WORK TO COMPLETE: Extract the lines between the ones holding "build_carriage()" and "# a studio and", inclusive, exactly as written and nothing more.

-- BEGIN DATA --

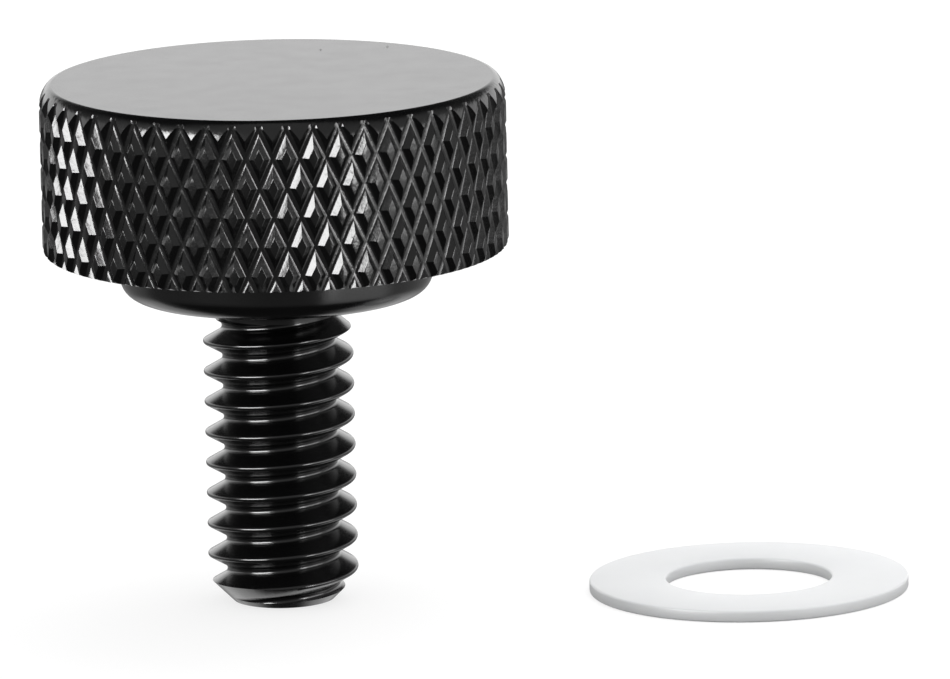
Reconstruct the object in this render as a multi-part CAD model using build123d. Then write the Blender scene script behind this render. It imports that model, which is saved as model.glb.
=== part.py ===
"""Seat knob with its washer.

A one-piece turned thumb screw: a broad gripping head, a plain collar that seats on the
washer, and a shank with a 1/4-20 right-hand thread. It stands on the flat end of its
thread, with the nylon washer lying beside it.

Frame: millimetres, +Z up. The origin is the centre of the flat thread end, on the
screw's axis, and the washer lies on the same level along +X.
"""
import math
import os

from build123d import *

# Head: plain cylinder over the knurl's crests, with an oval corner round the top face
HEAD_DIAMETER = 19.05
HEAD_HEIGHT = 7.0
TOP_CORNER_WIDTH = 0.55
TOP_CORNER_DROP = 1.1
HEAD_EDGE_BREAK = 0.3

# Collar under the head, whose flat underside is the seat
COLLAR_DIAMETER = 12.8
COLLAR_HEIGHT = 1.85
COLLAR_CORNER = 0.8

# Shank, measured from the seat down to the flat thread end. The neck's fillet opens wide
# enough to leave the flat seat just outside the thread's crests.
SHANK_LENGTH = 12.8
NECK_DIAMETER = 4.7
NECK_STRAIGHT = 0.1
SEAT_RELIEF = 0.075

# Thread, 1/4-20 unified, right-hand, with flat crests and roots between 60 degree flanks
THREAD_DIAMETER = 6.15
THREAD_PITCH = 1.27
THREAD_DEPTH = 0.779
CREST_FLAT = THREAD_PITCH / 8
FLANK_ANGLE = 30
RUN_OUT_LENGTH = 0.6
END_FLAT_DIAMETER = 4.1
END_CHAMFER_ANGLE = 45
THREAD_START_ANGLE = -17

# Washer, flat, lying beside the knob with this much floor showing between them
WASHER_OUTER_DIAMETER = 13.1
WASHER_THICKNESS = 0.5
WASHER_BORE_CLEARANCE = 0.325
WASHER_GAP = 3.0

# Working allowances for the solids that trim or join the thread, inside or beyond the metal
TRIM_MARGIN = 0.5
JOIN_OVERLAP = 0.15
FLANK_STEPS = 6

# Levels and radii that several features share
SEAT_LEVEL = SHANK_LENGTH
HEAD_UNDERSIDE = SEAT_LEVEL + COLLAR_HEIGHT
TOP_LEVEL = HEAD_UNDERSIDE + HEAD_HEIGHT
HEAD_RADIUS = HEAD_DIAMETER / 2
COLLAR_RADIUS = COLLAR_DIAMETER / 2
THREAD_RADIUS = THREAD_DIAMETER / 2
ROOT_RADIUS = THREAD_RADIUS - THREAD_DEPTH
NECK_RADIUS = NECK_DIAMETER / 2
SEAT_EDGE_RADIUS = THREAD_RADIUS + SEAT_RELIEF
NECK_FILLET = SEAT_EDGE_RADIUS - NECK_RADIUS
NECK_END = SEAT_LEVEL - NECK_FILLET - NECK_STRAIGHT
END_FLAT_RADIUS = END_FLAT_DIAMETER / 2
WASHER_RADIUS = WASHER_OUTER_DIAMETER / 2
WASHER_BORE_RADIUS = THREAD_RADIUS + WASHER_BORE_CLEARANCE


def at_angle(radius, degrees):
    """A point of the thread's cross-section, from its radius and angle."""
    turn = math.radians(degrees)
    return radius * math.cos(turn), radius * math.sin(turn)


def head_and_neck():
    """The head, collar, seat and neck, turned about the axis in one outline."""
    corner_start = HEAD_RADIUS - TOP_CORNER_WIDTH
    with BuildPart() as blank:
        with BuildSketch(Plane.XZ):
            with BuildLine():
                Polyline(
                    (corner_start, TOP_LEVEL),
                    (0, TOP_LEVEL),
                    (0, NECK_END),
                    (NECK_RADIUS, NECK_END),
                    (NECK_RADIUS, SEAT_LEVEL - NECK_FILLET),
                )
                RadiusArc(
                    (NECK_RADIUS, SEAT_LEVEL - NECK_FILLET),
                    (SEAT_EDGE_RADIUS, SEAT_LEVEL),
                    NECK_FILLET,
                )
                Line((SEAT_EDGE_RADIUS, SEAT_LEVEL), (COLLAR_RADIUS - COLLAR_CORNER, SEAT_LEVEL))
                RadiusArc(
                    (COLLAR_RADIUS - COLLAR_CORNER, SEAT_LEVEL),
                    (COLLAR_RADIUS, SEAT_LEVEL + COLLAR_CORNER),
                    -COLLAR_CORNER,
                )
                Polyline(
                    (COLLAR_RADIUS, SEAT_LEVEL + COLLAR_CORNER),
                    (COLLAR_RADIUS, HEAD_UNDERSIDE),
                    (HEAD_RADIUS - HEAD_EDGE_BREAK, HEAD_UNDERSIDE),
                    (HEAD_RADIUS, HEAD_UNDERSIDE + HEAD_EDGE_BREAK),
                    (HEAD_RADIUS, TOP_LEVEL - TOP_CORNER_DROP),
                )
                EllipticalCenterArc(
                    (corner_start, TOP_LEVEL - TOP_CORNER_DROP),
                    TOP_CORNER_WIDTH,
                    TOP_CORNER_DROP,
                    start_angle=0,
                    arc_size=90,
                )
            make_face()
        revolve(axis=Axis.Z)
    return blank.part


def thread_section():
    """The thread cut square across its axis, with the crest centred on the start angle."""
    root_flat = THREAD_PITCH - CREST_FLAT - 2 * THREAD_DEPTH * math.tan(math.radians(FLANK_ANGLE))
    half_crest = 180 * CREST_FLAT / THREAD_PITCH
    half_root = 180 * root_flat / THREAD_PITCH
    flank = 180 - half_crest - half_root

    def flank_points(side):
        return [
            at_angle(
                THREAD_RADIUS - THREAD_DEPTH * step / FLANK_STEPS,
                THREAD_START_ANGLE + side * (half_crest + flank * step / FLANK_STEPS),
            )
            for step in range(FLANK_STEPS + 1)
        ]

    left, right = flank_points(1), flank_points(-1)
    with BuildSketch() as section:
        with BuildLine():
            ThreePointArc(right[0], at_angle(THREAD_RADIUS, THREAD_START_ANGLE), left[0])
            Spline(*left)
            ThreePointArc(left[-1], at_angle(ROOT_RADIUS, THREAD_START_ANGLE + 180), right[-1])
            Spline(*right)
        make_face()
    return section.face()


def thread_envelope():
    """The turned outline that trims the thread: end chamfer below, run-out to the neck above."""
    outer = THREAD_RADIUS + TRIM_MARGIN
    chamfer_top = (outer - END_FLAT_RADIUS) / math.tan(math.radians(END_CHAMFER_ANGLE))
    inner = NECK_RADIUS - JOIN_OVERLAP
    run_out_slope = RUN_OUT_LENGTH / (THREAD_RADIUS - NECK_RADIUS)
    run_out_start = NECK_END - (outer - NECK_RADIUS) * run_out_slope
    run_out_end = NECK_END + JOIN_OVERLAP * run_out_slope
    with BuildPart() as envelope:
        with BuildSketch(Plane.XZ):
            with BuildLine():
                Polyline(
                    (0, 0),
                    (END_FLAT_RADIUS, 0),
                    (outer, chamfer_top),
                    (outer, run_out_start),
                    (inner, run_out_end),
                    (0, run_out_end),
                    close=True,
                )
            make_face()
        revolve(axis=Axis.Z)
    return envelope.part


def thread():
    """The threaded part of the shank: the section twisted up the axis, then trimmed."""
    twisted_length = SHANK_LENGTH + 2 * TRIM_MARGIN
    twisted = Solid.extrude_linear_with_rotation(
        thread_section(),
        center=(0, 0, 0),
        normal=(0, 0, twisted_length),
        angle=360 * twisted_length / THREAD_PITCH,
    )
    lead_in = Pos(0, 0, -TRIM_MARGIN) * Rot(0, 0, -360 * TRIM_MARGIN / THREAD_PITCH)
    return (lead_in * twisted) & thread_envelope()


def knob():
    """The whole turned screw as one solid."""
    return head_and_neck() + thread()


def washer():
    """The flat ring, lying on the floor beside the head."""
    centre_x = HEAD_RADIUS + WASHER_GAP + WASHER_RADIUS
    with BuildPart(Plane((centre_x, 0, 0))) as ring:
        Cylinder(WASHER_RADIUS, WASHER_THICKNESS, align=(Align.CENTER, Align.CENTER, Align.MIN))
        Cylinder(
            WASHER_BORE_RADIUS,
            WASHER_THICKNESS,
            align=(Align.CENTER, Align.CENTER, Align.MIN),
            mode=Mode.SUBTRACT,
        )
    return ring.part


os.makedirs("parts", exist_ok=True)
for node, piece in {"knob_screw": knob(), "washer": washer()}.items():
    export_step(piece, f"parts/{node}.step")
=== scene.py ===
"""The looks of a seat knob and the nylon washer that goes with it.

The knob is a thumb screw turned from one bar and coated black: a diamond-knurled head, a plain
collar, a neck and a 1/4-20 thread. It stands on its thread end, with the washer lying beside it.
Each piece is modelled in millimetres and brought to the frame's metres once it is finished.
"""

from __future__ import annotations

import logging
import math
from contextlib import contextmanager
from dataclasses import dataclass, field
from enum import Enum
from typing import Iterator, Mapping, Sequence

import bpy
from mathutils import Euler, Matrix, Vector

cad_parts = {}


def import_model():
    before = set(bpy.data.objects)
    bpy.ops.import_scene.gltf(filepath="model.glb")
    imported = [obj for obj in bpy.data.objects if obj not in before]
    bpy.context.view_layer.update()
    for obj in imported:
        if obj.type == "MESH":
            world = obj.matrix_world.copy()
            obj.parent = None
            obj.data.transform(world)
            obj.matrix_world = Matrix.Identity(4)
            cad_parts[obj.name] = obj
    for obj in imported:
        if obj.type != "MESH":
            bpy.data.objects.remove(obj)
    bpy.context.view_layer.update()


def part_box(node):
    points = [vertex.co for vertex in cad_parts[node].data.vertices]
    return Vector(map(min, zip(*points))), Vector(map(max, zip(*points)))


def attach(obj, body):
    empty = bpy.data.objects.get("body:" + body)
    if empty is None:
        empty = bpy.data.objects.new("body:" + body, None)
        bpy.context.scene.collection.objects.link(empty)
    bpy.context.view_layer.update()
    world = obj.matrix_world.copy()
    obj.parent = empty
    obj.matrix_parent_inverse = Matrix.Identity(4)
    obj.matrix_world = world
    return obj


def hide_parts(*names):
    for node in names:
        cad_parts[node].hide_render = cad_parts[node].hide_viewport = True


log = logging.getLogger("seat_knob")

MILLIMETRE = 0.001
WELD = 1e-4
KNURL_OVERRUN = 1.0
WHITE = (1.0, 1.0, 1.0, 1.0)
Point = tuple[float, float]
Colour = tuple[float, float, float]


# Modelling tools


@contextmanager
def editing(piece: bpy.types.Object) -> Iterator[None]:
    """Opens one piece in edit mode with everything on it selected, and closes it again.

    Args:
        piece: the mesh object to work on.
    """
    bpy.ops.object.select_all(action="DESELECT")
    piece.select_set(True)
    bpy.context.view_layer.objects.active = piece
    bpy.ops.object.mode_set(mode="EDIT")
    bpy.ops.mesh.select_all(action="SELECT")
    yield
    bpy.ops.object.mode_set(mode="OBJECT")


def modify(piece: bpy.types.Object, kind: str, **settings: object) -> None:
    """Adds one modifier to a piece and applies it.

    Args:
        piece: the mesh object to change.
        kind: the modifier's type.
        settings: the modifier's own settings, by name.
    """
    modifier = piece.modifiers.new(kind.lower(), kind)
    for name, value in settings.items():
        setattr(modifier, name, value)
    bpy.context.view_layer.objects.active = piece
    bpy.ops.object.modifier_apply(modifier=modifier.name)


class Combine(Enum):
    """How one closed piece is combined with another."""

    KEEP_COMMON = "INTERSECT"
    JOIN = "UNION"


def combine(piece: bpy.types.Object, other: bpy.types.Object, how: Combine) -> None:
    """Combines a closed piece with another one, which is used up.

    Args:
        piece: the closed mesh that is changed.
        other: the closed mesh that it is combined with.
        how: whether the common part or the whole of both is kept.
    """
    modify(piece, "BOOLEAN", object=other, operation=how.value, solver="MANIFOLD")
    bpy.data.objects.remove(other)


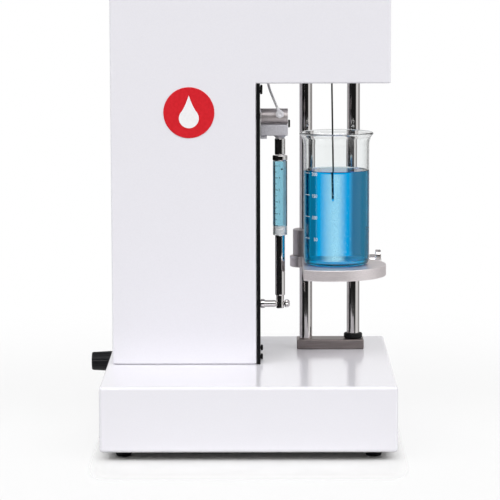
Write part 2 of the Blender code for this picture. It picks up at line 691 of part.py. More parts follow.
def platform_outline():
    """A disc cut flat at its left, joined at the back to two round lobes on the columns."""
    centre = (PLATFORM_X, PLATFORM_Y)
    flat_angle = math.degrees(math.acos((PLATFORM_X - PLATFORM_FLAT_X) / PLATFORM_RADIUS))
    left, right = COLUMN_X
    edge = right + LOBE_RADIUS
    meet_angle = math.degrees(math.acos((edge - PLATFORM_X) / PLATFORM_RADIUS))
    step_x = PLATFORM_FLAT_X - 3.3
    lobe_angle = 180 + math.degrees(math.acos((left - step_x) / LOBE_RADIUS))
    disc = arc(centre, PLATFORM_RADIUS, flat_angle - 180, meet_angle, 36)
    right_lobe = arc((right, COLUMN_Y), LOBE_RADIUS, 0, 90, 8)
    left_lobe = arc((left, COLUMN_Y), LOBE_RADIUS, 90, lobe_angle, 14)
    step = left_lobe[-1][1] - 1.5
    return disc + right_lobe + left_lobe + [(step_x, step), (PLATFORM_FLAT_X, step)]


def build_platform():
    bores = [circle((x, COLUMN_Y), COLUMN_BORE, 32) for x in COLUMN_X]
    outlines = [platform_outline(), *bores]
    platform = prism("platform", outlines, PLATFORM_BOTTOM, PLATFORM_TOP, ALUMINIUM)
    middle = (PLATFORM_BOTTOM + PLATFORM_TOP) / 2
    right = COLUMN_X[1] + LOBE_RADIUS
    shank_hole = CLAMP_SHANK_RADIUS + GAP
    cut(platform, pin("clamp_hole", shank_hole, 14, STEEL, (right - 10, COLUMN_Y, middle), "X", TINY_SIDES))
    left = (COLUMN_X[0], COLUMN_Y, PLATFORM_TOP + GAP)
    sleeve("guide_sleeve", 12.2, COLUMN_BORE, 24.9, ALUMINIUM, left, "Z", 32)

    clamp = [
        (0, 19.4),
        (9.4, 19.4),
        (10.2, 18.8),
        (10.2, 14.6),
        (9.6, 14.0),
        (6.0, 14.0),
        (6.0, 8.6),
        (CLAMP_SHANK_RADIUS, 8.6),
        (CLAMP_SHANK_RADIUS, 0),
        (0, 0),
    ]
    turned("clamp_screw", clamp, STEEL, (right - 8.3, COLUMN_Y, middle), "X", 32)


def beaker_profile():
    """From the middle of the inner floor up the inside, over the flared rim and down the outside."""
    outer, inner, top = BEAKER_RADIUS, BEAKER_RADIUS - BEAKER_WALL, BEAKER_HEIGHT
    inside = [(0, 2.2), (inner - 4.5, 2.2), (inner - 1.3, 3.6), (inner, 7.5), (inner, top - 9)]
    lip = [
        (inner + 0.7, top - 5),
        (inner + 2.6, top - 2),
        (outer + 2.9, top - 0.3),
        (outer + 3.8, top),
        (outer + 4.2, top - 0.8),
        (outer + 3.6, top - 1.9),
        (outer + 1.2, top - 4.5),
        (outer, top - 9),
    ]
    outside = [(outer, 6.5), (outer - 1.6, 2.0), (outer - 5, 0), (0, 0)]
    return inside + lip + outside


def build_beaker():
    place = (BEAKER_X, BEAKER_Y, PLATFORM_TOP + GAP)
    turned("beaker", beaker_profile(), GLASS, place, "Z", 32)
    radius = BEAKER_RADIUS - BEAKER_WALL - 0.35
    top = LIQUID_TOP - place[2]
    profile = [(0, top), (radius, top), (radius, 7.6), (radius - 1.3, 4.2), (radius - 4.4, 2.6), (0, 2.6)]
    liquid = turned("beaker_liquid", profile, LIQUID, place, "Z", 32)
    channel_foot = (CAPILLARY_TIP[0], CAPILLARY_TIP[1], DECK + 104)
    cut(liquid, pin("capillary_channel", CAPILLARY_CHANNEL_RADIUS, 80, LIQUID, channel_foot, "Z", TINY_SIDES))


# ------------------------------------------------------------------ assembly

clear_scene()
PARTS = collection("syringe_burette")
CUTTERS = collection("cutters")
RIG = bpy.data.objects.new("rig", None)
PARTS.objects.link(RIG)
RIG.location = (KNOB_REACH / 2 * MM, -REAR_REACH / 2 * MM, 0)

WHITE = paint("white_lacquer", (0.83, 0.82, 0.86), 0.25)
BLACK = paint("black_plastic", (0.02, 0.02, 0.022), 0.4)
RUBBER = paint("rubber", (0.02, 0.02, 0.02), 0.7)
STEEL = paint("steel", (0.6, 0.6, 0.6), 0.3, metallic=1)
CHROME = paint("polished_steel", (0.75, 0.73, 0.72), 0.12, metallic=1)
ALUMINIUM = paint("satin_aluminium", (0.6, 0.58, 0.57), 0.42, metallic=1)
BRASS = paint("brass", (0.75, 0.58, 0.27), 0.3, metallic=1)
PTFE = paint("white_polymer", (0.85, 0.85, 0.86), 0.45)
CERAMIC = paint("ceramic", (0.9, 0.88, 0.84), 0.3)
GREEN = paint("circuit_board", (0.03, 0.22, 0.1), 0.5)
GLASS = paint("glass", (0.95, 0.98, 0.98), 0.02, transmission=1)
CLEAR = paint("clear_tube", (0.9, 0.92, 0.92), 0.15, transmission=0.7)
LIQUID = paint("blue_liquid", (0.0, 0.36, 0.75), 0.05, transmission=0.8)

build_base()
build_feet()
build_electrics()
build_rear_connections()
build_control()
build_tower()
build_side_plate()
build_drive_frame()
build_drive_motor()
build_carriage()
build_plunger()
build_syringe()
build_valve()
build_tube_fitting()
build_sample_tube()
build_sensor()
build_columns()
build_platform()
build_beaker()
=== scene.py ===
import json
import math
import random

import bmesh
import bpy
from mathutils import Matrix, Vector


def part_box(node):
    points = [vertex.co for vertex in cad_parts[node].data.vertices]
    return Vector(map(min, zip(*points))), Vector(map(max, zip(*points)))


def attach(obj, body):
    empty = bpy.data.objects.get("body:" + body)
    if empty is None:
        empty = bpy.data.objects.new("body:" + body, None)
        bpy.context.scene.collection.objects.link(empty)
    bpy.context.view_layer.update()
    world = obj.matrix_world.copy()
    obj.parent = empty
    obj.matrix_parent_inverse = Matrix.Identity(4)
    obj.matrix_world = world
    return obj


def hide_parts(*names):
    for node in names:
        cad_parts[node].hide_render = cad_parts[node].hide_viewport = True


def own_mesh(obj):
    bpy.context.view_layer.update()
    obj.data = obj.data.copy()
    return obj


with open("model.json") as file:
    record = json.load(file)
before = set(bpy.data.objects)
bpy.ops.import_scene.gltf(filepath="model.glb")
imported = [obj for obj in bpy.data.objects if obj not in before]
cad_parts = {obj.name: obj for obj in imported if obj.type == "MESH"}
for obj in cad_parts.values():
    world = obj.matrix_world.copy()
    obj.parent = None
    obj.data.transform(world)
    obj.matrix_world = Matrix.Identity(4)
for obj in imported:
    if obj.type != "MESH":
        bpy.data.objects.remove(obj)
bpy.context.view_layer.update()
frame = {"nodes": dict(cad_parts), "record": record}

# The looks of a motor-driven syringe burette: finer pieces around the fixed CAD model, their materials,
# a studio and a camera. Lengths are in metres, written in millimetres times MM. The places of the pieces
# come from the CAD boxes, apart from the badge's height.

MM = 0.001
SHEET = 2 * MM
BARREL_BORE = 5.3 * MM
GLASS_WALL = 1.7 * MM
BEAKER_RADIUS = 30.15 * MM
RIM_ABOVE_NODE = 1.3 * MM
LIQUID_OVERLAP = 0.06 * MM
CAPILLARY_RADIUS = 0.6 * MM
PRINT_THICKNESS = 0.04 * MM
BADGE_HEIGHT = 296 * MM
BUBBLES = 700
WELD = 0.001 * MM
TURNS = {
    "X": Matrix.Rotation(math.pi / 2, 4, "Y"),
    "-X": Matrix.Rotation(-math.pi / 2, 4, "Y"),
    "Y": Matrix.Rotation(-math.pi / 2, 4, "X"),
    "-Y": Matrix.Rotation(math.pi / 2, 4, "X"),
    "Z": Matrix.Identity(4),
}
random.seed(7)

# The brightness of each part of the surround, and the directions of the dark room and the bright window
FRONT_LIGHT, SIDE_LIGHT, BACK_LIGHT = 0.012, 0.85, 0.82
TOP_LIGHT, SOFTBOX_LIGHT = 0.35, 4.3
FLANK_LIGHT, WINDOW_LIGHT, FLOOR_GLOW = 0.34, 0.95, 0.8
ROOM_DIRECTION = (-0.26, -0.966, 0)
WINDOW_DIRECTION = (0.087, 0.996, 0)

# The table top's radius, and how opaque it is away from the base
FLOOR_RADIUS = 0.85
FLOOR_FAINT = 0.2

# The camera fitted to the photograph: metres, degrees and millimetres
CAMERA_PLACE = (0.0260, -2.3587, 0.4678)
CAMERA_TILT, CAMERA_PAN, CAMERA_ROLL = 7.242, 0.362, -0.158
CAMERA_LENS, CAMERA_SENSOR = 186.8, 36


# ------------------------------------------------------------------ material helpers


def new_material(name):
    material = bpy.data.materials.new(name)
    material.use_nodes = True
    tree = material.node_tree
    return material, tree, tree.nodes["Principled BSDF"]


def node(tree, kind, **settings):
    made = tree.nodes.new(kind)
    for key, value in settings.items():
        if key in made.inputs:
            made.inputs[key].default_value = value
        else:
            setattr(made, key, value)
    return made


def calculate(tree, operation, *values):
    """A Math node's result. Each value is a number or an output of another node."""
    made = node(tree, "ShaderNodeMath", operation=operation)
    for socket, value in zip(made.inputs, values):
        if isinstance(value, (int, float)):
            socket.default_value = value
        else:
            tree.links.new(value, socket)
    return made.outputs["Value"]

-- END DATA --

SOLUTION TO THE EXERCISE:
build_carriage()
build_plunger()
build_syringe()
build_valve()
build_tube_fitting()
build_sample_tube()
build_sensor()
build_columns()
build_platform()
build_beaker()
=== scene.py ===
import json
import math
import random

import bmesh
import bpy
from mathutils import Matrix, Vector


def part_box(node):
    points = [vertex.co for vertex in cad_parts[node].data.vertices]
    return Vector(map(min, zip(*points))), Vector(map(max, zip(*points)))


def attach(obj, body):
    empty = bpy.data.objects.get("body:" + body)
    if empty is None:
        empty = bpy.data.objects.new("body:" + body, None)
        bpy.context.scene.collection.objects.link(empty)
    bpy.context.view_layer.update()
    world = obj.matrix_world.copy()
    obj.parent = empty
    obj.matrix_parent_inverse = Matrix.Identity(4)
    obj.matrix_world = world
    return obj


def hide_parts(*names):
    for node in names:
        cad_parts[node].hide_render = cad_parts[node].hide_viewport = True


def own_mesh(obj):
    bpy.context.view_layer.update()
    obj.data = obj.data.copy()
    return obj


with open("model.json") as file:
    record = json.load(file)
before = set(bpy.data.objects)
bpy.ops.import_scene.gltf(filepath="model.glb")
imported = [obj for obj in bpy.data.objects if obj not in before]
cad_parts = {obj.name: obj for obj in imported if obj.type == "MESH"}
for obj in cad_parts.values():
    world = obj.matrix_world.copy()
    obj.parent = None
    obj.data.transform(world)
    obj.matrix_world = Matrix.Identity(4)
for obj in imported:
    if obj.type != "MESH":
        bpy.data.objects.remove(obj)
bpy.context.view_layer.update()
frame = {"nodes": dict(cad_parts), "record": record}

# The looks of a motor-driven syringe burette: finer pieces around the fixed CAD model, their materials,
# a studio and a camera. Lengths are in metres, written in millimetres times MM. The places of the pieces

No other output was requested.